Monday, December 12, 2016

Recent Reads - December 2016



At the Existentialist Cafe by Sarah Blackwell

If you don't know your Heidigger from your Husserl this is the place to go. It traces the roots of Existentialism from its beginnings in Phenomenology to its literary apotheosis in the writings of Sartre and Camus. It also introduces you to that unfailingly nice man Maurice Merleau-Ponty.  The core of existentialism is personal freedom and personal responsibility. You're on your own mate so get on with it. The concept of angst is the dread that can accompany that requirement to constantly make ourselves who we are.
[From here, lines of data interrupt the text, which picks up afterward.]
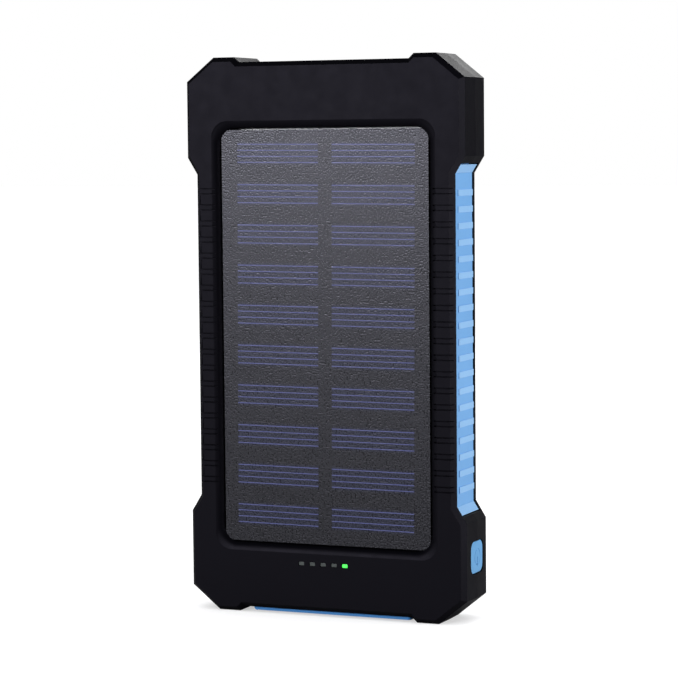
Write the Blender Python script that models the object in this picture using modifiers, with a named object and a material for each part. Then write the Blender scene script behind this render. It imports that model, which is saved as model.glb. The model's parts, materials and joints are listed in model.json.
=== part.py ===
"""A rugged pocket solar charger: a black two-part case with corner bumpers round a blue frame,
a solar panel in the front, two USB-A outputs and a micro-USB input under a rubber port cover at
the lower end, five indicator lights, a side power button and a small torch in the back.

Sizes are in millimetres. X runs across the case, Z up its height, and a depth is measured from
the front face towards the back, so the front looks along -Y. The origin is under the middle of
the case, on the surface that it stands on.
"""

import math

import bmesh
import bpy
from mathutils import Matrix, Vector

MM = 0.001
GAP = 0.3  # between pieces that touch
THIN_GAP = 0.15  # between the layers of the panel and between parts soldered to a board

# The case as a whole
HEIGHT = 140.0
HALF_WIDTH = 37.5
DEPTH = 16.5
PARTING = DEPTH / 2  # depth of the plane where the two covers meet
WALL = 1.8

# Its outline seen from the front
CORNER_CUT_X = 7.5
CORNER_CUT_Z = 6.0
BUMPER_HEIGHT = 25.1
BUMPER_SLOPE = 4.2
WAIST_HALF_WIDTH = 34.9
RECESS_HALF_WIDTH = 22.9
RECESS_SLOPE = 1.3
RECESS_DEPTH = 1.25

# Its edges seen from the side
DRAFT = 0.2
CHAMFER = 1.15
CHAMFER_DEPTH = 1.4
CAVITY_CHAMFER = 0.2

# The blue frame between the covers
SHOWN_END = 26.85  # height where the frame comes out from under a bumper
FRAME_FRONT = 1.85
FRAME_BACK = 13.65
FRAME_INSET = WALL + 0.35
FRAME_HALF_WIDTH = 34.65
FRAME_INNER_HALF_WIDTH = 32.7
FRAME_INNER_END = 5.0
FRAME_INNER_INSET = 3.7
RIB_ZONE = (3.5, FRAME_BACK + 1)
RIB_GROOVE = 0.4
RIB_HEIGHT = 1.6
RIB_DROP = 0.5  # how far a rib sits below the grip bar beside it

# Grip bars, which line up on the covers and on the frame
GRIP_COUNT = 19
GRIP_PITCH = 4.05
GRIP_LOW = HEIGHT / 2 - GRIP_PITCH * (GRIP_COUNT - 1) / 2
GRIP_BAR = 1.35
GRIP_POCKET_DEPTH = 0.3
GRIP_X = (30.6, 33.4)

# The solar panel and its pocket in the front cover
PANEL_HALF_WIDTH = 27.8
PANEL_MIDDLE = HEIGHT / 2 - 0.05
PANEL_HALF_HEIGHT = 51.85
PANEL_LOW = PANEL_MIDDLE - PANEL_HALF_HEIGHT
PANEL_HIGH = PANEL_MIDDLE + PANEL_HALF_HEIGHT
PANEL_RADIUS = 2.4
PANEL_DEPTH = 1.3
LAMINATE = 0.55
CELL_THICKNESS = 0.2
PANEL_BOARD = 0.7
TAPE = 0.2
TAPE_MARGIN = 0.5
TAPE_WIDTH = 4.2
CELL_ROWS = 10
CELL_PITCH = 10.1
CELL_HEIGHT = 6.4
CELL_X = (1.8, 23.7)
RIBBON = 1.6
POCKET_SLOPE = 2.1
TRAY_WALL = 1.2
TRAY_FLOOR = 1.1
LEAD_X = 4.0
LEAD_HOLE_Z = 27.8
LEAD_HOLE_RADIUS = 1.2

# The boards and what is on them
BOARD_X = 32.4
BOARD_Z = (5.3, 25.4)
BOARD_FRONT = 5.2
BOARD_BACK = 6.2
NOTCH_X = 26.6
NOTCH_Z = 12.0
LED_PITCH = 2.96
LED_MIDDLE = -0.6
LED_HEIGHT = 13.2
LED_COUNT = 5
LED_WINDOW = (1.6, 1.05)
LED_SIZE = (1.6, 0.8)
LED_THICKNESS = 0.5
GUIDE_BACK = 3.6
GUIDE_POST_DEPTH = (0.05, 4.2)
GUIDE_END = 1.6  # of the bar past the middle of its end lights
GUIDE_HALF_HEIGHT = 1.2
BOARD_SCREW = (31.0, 22.0)
LEDGE_X = (28.4, 33.9)
LEDGE_BACK = 10.5
LEDGE_HALF_HEIGHT = 2.5

# The sockets
SOCKET_MOUTH = 2.35
USB_X = 12.2
USB_OUTER = (13.1, 5.7)
USB_LENGTH = 13.9
USB_WALL = 0.3
USB_TONGUE = (11.1, 1.84)
USB_CONTACTS = ((-3.5, 7.8), (-1.0, 6.8), (1.0, 6.8), (3.5, 7.8))
USB_CONTACT_WIDTH = 1.0
CONTACT_THICKNESS = 0.2
TONGUE_OFFSET = 2.5  # of the tongue from the front of the shell's inside
TONGUE_SET_BACK = 1.4  # of its tip from the mouth
TONGUE_ROOT = 3.55
ROOT_MARGIN = 0.5
MICRO_OUTER = (7.5, 2.6)
MICRO_LENGTH = 5.6
MICRO_WALL = 0.25
MICRO_TONGUE = (3.8, 0.6)
MICRO_ROOT = (6.4, 1.7)
MICRO_SET_BACK = 0.9

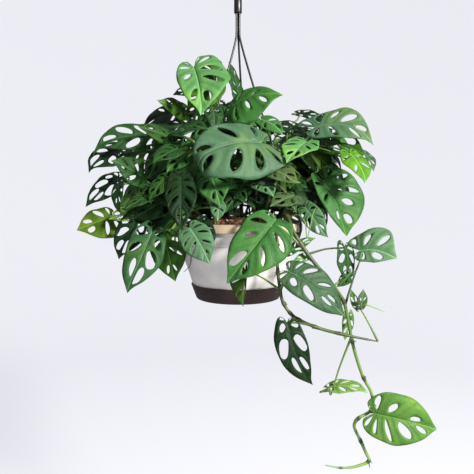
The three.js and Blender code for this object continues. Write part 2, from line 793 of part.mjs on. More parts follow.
// Fills in what a leaf's line leaves out, with its detail following its size.
function completed(leaf, seed) {
  const size = Math.hypot(...leaf.tip.map((v, i) => v - leaf.base[i]));
  const large = size > 76;
  const small = size < 46;
  return {
    droop: 0.45 + 0.35 * draw(seed, 1),
    fold: 0.16 + 0.16 * draw(seed, 2),
    curl: 0.42 + 0.3 * draw(seed, 3),
    wave: 0.03,
    roll: FLAT_END,
    bow: 0.02 + 0.02 * draw(seed, 4),
    lopsided: 0.09 * (draw(seed, 5) - 0.5),
    lobes: [0.03 + 0.07 * draw(seed, 6), 0.03 + 0.07 * draw(seed, 7)],
    half: leaf.wide / 2,
    seed,
    points: large ? 8 : small ? 5 : 6,
    ribs: large ? 3 : small ? 1 : 2,
    slots: large ? 3 : small ? 1 : 2,
    ...leaf,
    base: aboveRim(leaf.base),
    tip: aboveRim(leaf.tip),
  };
}

// A petiole rises from the stem and meets its blade from below, square to the midrib, with
// its end inside the blade's thickness.
function makePetiole(leaf, route) {
  const base = new THREE.Vector3(...leaf.base);
  const start = leaf.from ? new THREE.Vector3(...aboveRim(leaf.from)) : route.getPoint(leaf.at);
  const reach = start.distanceTo(base);
  const frame = bladeFrame(leaf);
  const rib = 1 / (leaf.ribs + 1);
  const { point, normal } = onBlade(leaf, frame, [rib, bow(leaf, rib)]);
  point.lerp(base, 1 - JOINT_ALONG / rib);
  const neck = point.clone().addScaledVector(normal, -Math.min(NECK, reach / 4));
  const crest = start.clone().lerp(neck, CREST_PLACE);
  crest.z += CREST_RISE * reach;
  return rod([start, crest, neck, point].map((p) => p.toArray()), PETIOLE_RADIUS, 3);
}

const piecesOf = (stem, number) => {
  const [x, y] = stem.root;
  const surface = soilHeight(x, y);
  const points = [
    [x, y, surface - STEM_DEPTH], [x, y, surface - 4], [x, y, surface + 4], ...stem.route,
  ].map(aboveRim);
  const route = new Route(stem.route.map((p) => new THREE.Vector3(...aboveRim(p))));
  const pieces = [{ name: 'stem', solid: solidOf(rod(points, STEM_RADIUS, 5)) }];
  stem.leaves.forEach((leaf, i) => {
    const whole = completed(leaf, 10 * number + i + 1);
    pieces.push({ name: `blade ${i}`, solid: solidOf(makeBlade(whole)) });
    pieces.push({ name: `petiole ${i}`, solid: solidOf(makePetiole(whole, route)) });
  });
  return pieces;
};

const growth = [...STEMS, ...BACK_SECTORS.map(backStem)].map((stem, number) => (
  { name: stem.name, root: stem.root, pieces: piecesOf(stem, number + 1) }
));

add('pot', makePot(), POT_WHITE);
add('saucer', makeSaucer(), SAUCER_BROWN);
add('soil', makeSoil(growth.map(({ root }) => root)), SOIL_DARK);
add('hanger_hook', makeHook(), HANGER_BLACK);
ARM_ANGLES.forEach((degrees, i) => add(`hanger_arm_${i + 1}`, makeArm(degrees), HANGER_BLACK));
for (const { name, pieces } of growth) {
  const material = name.startsWith('vine') ? VINE_GREEN : LEAF_GREEN;
  add(name, geometryOf(joined(pieces.map(({ solid }) => solid))), material);
}

export default group;
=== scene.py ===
# %% [markdown]
# # A swiss cheese vine in a hanging pot
#
# The plant is *Monstera adansonii*, in a white plastic pot of 8 inches across that hangs
# by three black arms. A CAD model already has every stem, leaf and pot wall in its
# place, but with few flat faces. Each step here puts a fine form in the place of a
# coarse one. Sizes are in millimetres, and `MM` turns them into Blender's metres.

# %% Load the CAD frame
import math

import bpy
import numpy as np
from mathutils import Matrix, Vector


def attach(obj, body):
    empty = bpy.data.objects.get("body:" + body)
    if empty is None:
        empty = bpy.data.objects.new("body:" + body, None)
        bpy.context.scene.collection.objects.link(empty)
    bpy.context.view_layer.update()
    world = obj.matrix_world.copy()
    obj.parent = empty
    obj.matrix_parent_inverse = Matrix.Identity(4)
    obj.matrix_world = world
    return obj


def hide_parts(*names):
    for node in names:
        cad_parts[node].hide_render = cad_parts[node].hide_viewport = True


MM = 0.001
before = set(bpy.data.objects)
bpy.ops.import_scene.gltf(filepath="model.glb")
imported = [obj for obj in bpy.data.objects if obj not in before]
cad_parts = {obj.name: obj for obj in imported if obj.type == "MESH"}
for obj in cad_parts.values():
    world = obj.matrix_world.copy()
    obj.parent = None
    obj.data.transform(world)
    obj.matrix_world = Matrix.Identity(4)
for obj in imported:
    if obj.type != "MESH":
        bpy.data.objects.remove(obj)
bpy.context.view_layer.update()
print("CAD nodes:", len(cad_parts))

# %% [markdown]
# ## Camera
#
# The plant is seen from its front, at about 0.8 m. At so short a distance the near
# leaves look larger than the far ones, so the distance matters as much as the angle.

# %% Camera
CAMERA_PLACE = (0, -825, -387.5)
CAMERA_DIP = 3.5  # degrees below the horizon
LENS, SIDE_SHIFT, NEAREST = 39.5, -0.002, 0.01


def new_object(name, data):
    made = bpy.data.objects.new(name, data)
    bpy.context.scene.collection.objects.link(made)
    return made


camera = new_object("camera", bpy.data.cameras.new("camera"))
camera.data.lens, camera.data.shift_x, camera.data.clip_start = LENS, SIDE_SHIFT, NEAREST
camera.location = Vector(CAMERA_PLACE) * MM
camera.rotation_euler = (math.radians(90 - CAMERA_DIP), 0, 0)
bpy.context.scene.camera = camera
print("camera at", CAMERA_PLACE, "mm, lens", LENS, "mm")

# %% [markdown]
# ## Helpers for node trees
#
# Shader trees and geometry trees are wired alike. `node` makes a node, sets what is
# fixed and links what comes from another node. It returns a `Flow`, and arithmetic with
# a flow adds nodes to its tree, so the recipes that follow read like formulas.

# %% Node helpers
class Flow:
    """A value that flows out of a node. A name in brackets picks another of its outputs."""

    def __init__(self, socket):
        self.socket, self.tree = socket, socket.id_data
        self.is_vector = socket.type == "VECTOR"

    def __getitem__(self, name):
        return Flow(self.socket.node.outputs[name])

    def math(self, operation, *others):
        kind = "ShaderNodeVectorMath" if self.is_vector else "ShaderNodeMath"
        return node(self.tree, kind, self, *others, operation=operation)

    def __add__(self, other):
        return self.math("ADD", other)

    def __sub__(self, other):
        return self.math("SUBTRACT", other)

    def __mul__(self, other):
        return self.math("SCALE" if self.is_vector else "MULTIPLY", other)

    def __truediv__(self, other):
        return self.math("DIVIDE", other)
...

The essence of this book is that it makes the discussion around these concepts accessible and that it uses the lives of the protagonists to illustrate this philosophy in practice. And we get further detail on how that great feminist icon Simone de Beauvoir pimped for Sartre. He was apparently too pug ugly to look for himself.
 *****   


One of Us by Anne Seierstad

 This tells the story of Anders Behring the right-wing crank who killed 77 people in Norway in 2011.  It's an absorbing read and tells us as much about Norwegian society and the essential decency of its people as it does about its sociopathic villain. At the end of the book when Behring has been captured and is being interviewed ("interrogated" would be too strong a word) you will be astonished at the forbearance of the police at his arrogant demands. After what's gone on before you are hoping for a bit of old-fashioned police brutality. The book takes us through Behring's unsettled childhood and over-protective mother and charts the various intercessions of the social services who certainly play a very proactive role in Norwegian life. Behring was at various stages a prominent tagger (graffiti artist), business man and political activist before settling in to a life playing violent computer games. Maybe that's why he found it so easy to embark on a deadly shooting spree - just adding another dimension to what he'd been doing online. The book also inserts us into the lives of a number of his victims so we can feel their loss more acutely. It's a engaging and disturbing book.
***

 Ted Hughes by Jonathan Bate

 This biography will not make you like Ted Hughes. And the occasional prurient details it provides of his sex life (it mentions twice how he "ruptured" Assia Weevil during sex) don't seem necessary. However, it is very good on the details of his background and on his inability to deal with Plath's suicide in his poetry until late in his life. A lot of his energies went in to maintaining a network of girl-friends and you end the book with a sense of a failed career. Between the highlight of Crow and the later confessional Birthday Letters (which dealt with Plath's suicide) there was much mediocrity.  He produced an inordinate number of small and very expensive limited editions of his existing poems. The best side of him was his love of nature and his passion for fishing. He spent many holidays in Ireland in the company of Barrie Cooke and of Richard Murphy and often spoke of settling here - away from the incestuous London literary world.
 ***


 Damned to Fame: The Life of Samuel Beckett by James Knowlson

 This biography will make you like Samuel Beckett even more. Is there a more self-effacing major writer in the history of literature? His rueful self-deprecation is so pronounced as to be a shtick. He is living his dictum 'I can't go on ... I'll go on." Knowlson was a friend of Beckett's and is very good on his European influences and his incredibly broad range of knowledge. He was a true intellectual. He seemed to court the company of artists more than writers and was a big fan of Jack Yeats. I hadn't realised how extreme his poverty was during the early years of the War - he and his long-suffering wife Suzanne literally lived on hand-outs. Suzanne was very important in the promotion of his career before he achieved fame but then gradually faded into the background of his life. Once he achieved financial comfort following Godot, he was extremely generous to all and sundry. For a man who asserted the meaninglessness of life and the futility of endeavour he was pretty punctilious in supervising the productions of his plays all over the world. He was notorious for making a pedantic nuisance of himself at rehearsals and was on occasions asked to absent himself. His love life was hardly attenuated either and in fine French fashion maintained a mistress right to the end.